Copeau note aussi dans ses Carnets, à propos Marie Ventura:
« Madame Ventura m’a montré notamment un papier qui m’a semblé être un certificat de mariage de son père et de sa mère célébré à l’église orthodoxe, ce qui dans son esprit indique que ses parents n’étaient pas juifs. Là-dessus, je l’ai fait rétablir dans la distribution de « L’Impromptu de Versailles ».
Cet épisode restera toujours comme une tache dans la vie de Jacques Copeau, par ailleurs grandement et justement béatifié.
Le plus troublant est qu’aucune loi n’imposait cette exclusion. Les lois dites « antijuives » n’entreront en vigueur qu’en 1942 et nous ne sommes qu’en 1940.
Alors pourquoi ?
Demeurera toujours le soupçon de complaire aux autorités en vigueur afin d’assurer une nomination définitive.
On ne le saura jamais.
Toujours est-il que bien mal acquis etc. Copeau ne sera pas renommé en 1941.
Serge Added, dans son remarquable ouvrage « Le Théâtre sous les Années Vichy » (Editions Ramsay) va plus loin :
Il rapproche le retour aux vertus de la ruralité, prônée chez les Copiaus, des thèses officielles pétainistes, Travail, Famille, Patrie…

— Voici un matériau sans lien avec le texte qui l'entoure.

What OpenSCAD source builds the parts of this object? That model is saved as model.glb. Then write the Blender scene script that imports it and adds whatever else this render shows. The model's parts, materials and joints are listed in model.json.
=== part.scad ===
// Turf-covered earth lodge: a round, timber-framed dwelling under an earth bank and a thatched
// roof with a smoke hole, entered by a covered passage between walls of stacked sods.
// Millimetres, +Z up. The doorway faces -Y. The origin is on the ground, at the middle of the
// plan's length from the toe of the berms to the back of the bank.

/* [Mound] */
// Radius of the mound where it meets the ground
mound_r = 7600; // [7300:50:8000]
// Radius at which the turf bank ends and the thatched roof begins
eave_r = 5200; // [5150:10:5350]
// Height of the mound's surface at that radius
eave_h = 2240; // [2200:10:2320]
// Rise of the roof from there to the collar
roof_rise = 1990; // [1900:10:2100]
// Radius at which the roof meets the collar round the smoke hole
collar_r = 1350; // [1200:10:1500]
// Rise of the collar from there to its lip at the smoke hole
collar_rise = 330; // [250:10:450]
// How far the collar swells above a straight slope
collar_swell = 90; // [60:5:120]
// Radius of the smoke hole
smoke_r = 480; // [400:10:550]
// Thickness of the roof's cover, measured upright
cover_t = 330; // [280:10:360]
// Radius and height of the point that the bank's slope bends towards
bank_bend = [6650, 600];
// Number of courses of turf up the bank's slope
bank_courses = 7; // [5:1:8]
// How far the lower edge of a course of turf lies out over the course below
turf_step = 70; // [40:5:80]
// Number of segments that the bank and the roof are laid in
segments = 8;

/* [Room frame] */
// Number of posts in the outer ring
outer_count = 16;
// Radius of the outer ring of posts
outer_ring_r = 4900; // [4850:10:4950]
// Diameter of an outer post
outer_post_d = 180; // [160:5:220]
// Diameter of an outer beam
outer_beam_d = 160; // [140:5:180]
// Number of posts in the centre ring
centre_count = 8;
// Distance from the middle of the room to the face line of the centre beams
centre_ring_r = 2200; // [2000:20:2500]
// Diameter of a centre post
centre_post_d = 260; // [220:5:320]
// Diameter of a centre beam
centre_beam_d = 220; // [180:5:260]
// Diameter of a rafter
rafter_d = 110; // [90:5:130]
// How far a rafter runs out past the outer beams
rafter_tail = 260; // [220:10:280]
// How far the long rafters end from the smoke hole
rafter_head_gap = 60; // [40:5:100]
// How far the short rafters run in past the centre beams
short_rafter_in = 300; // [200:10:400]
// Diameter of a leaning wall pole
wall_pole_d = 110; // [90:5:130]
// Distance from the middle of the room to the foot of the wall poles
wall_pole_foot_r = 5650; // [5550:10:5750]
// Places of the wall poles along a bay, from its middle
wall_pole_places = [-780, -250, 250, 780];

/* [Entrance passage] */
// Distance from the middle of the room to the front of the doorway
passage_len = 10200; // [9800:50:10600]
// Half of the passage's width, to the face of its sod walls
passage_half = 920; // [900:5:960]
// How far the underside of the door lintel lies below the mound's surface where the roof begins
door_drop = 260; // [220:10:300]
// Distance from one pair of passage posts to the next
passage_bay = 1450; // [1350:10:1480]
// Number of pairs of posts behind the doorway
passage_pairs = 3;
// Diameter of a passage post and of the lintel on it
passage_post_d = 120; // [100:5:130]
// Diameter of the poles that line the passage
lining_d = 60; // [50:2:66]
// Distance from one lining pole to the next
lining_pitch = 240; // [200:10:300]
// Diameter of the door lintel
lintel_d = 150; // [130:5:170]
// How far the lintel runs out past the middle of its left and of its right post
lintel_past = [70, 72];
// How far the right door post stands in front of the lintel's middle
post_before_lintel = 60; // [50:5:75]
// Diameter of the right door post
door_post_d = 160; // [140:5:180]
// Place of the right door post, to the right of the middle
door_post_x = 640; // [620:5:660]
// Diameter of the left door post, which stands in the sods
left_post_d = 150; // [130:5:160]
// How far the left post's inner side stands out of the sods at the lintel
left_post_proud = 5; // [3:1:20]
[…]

Cette porosité au fascisme éclate de manière évidente lorsque, le 7 octobre 1940, il déclare sur la scène de la Comédie-Française, face à un auditoire très jeune :
« Vous serez plus heureux que nous… parce que, débarrassés, je l’espère et vous le souhaite, d’idéologies débilitantes, rendues lâchetés par le malheur, vous aurez devant vous la plus grande et la plus belle des tâches : celle de reconstruire votre pays abattu. »
Je sais, il est facile de condamner après coup. Qu’aurions nous fait dans les mêmes conditions ?
Faut-il se référer une fois de plus à Jean-Paul Sartre :
« Tout ce que nous cherchions à cette époque, c’était survivre…. Qu’en était-il de notre liberté ?…. Nous étions comme ces pots de fleurs qu’on sort au printemps sur le balcon, et qu’on rentre en hiver dès qu’il fait froid… ».
Il n’empêche que dans le même temps d’autres ont été fusillés, d’autres comme Paul Eluard écrivaient « Liberté ».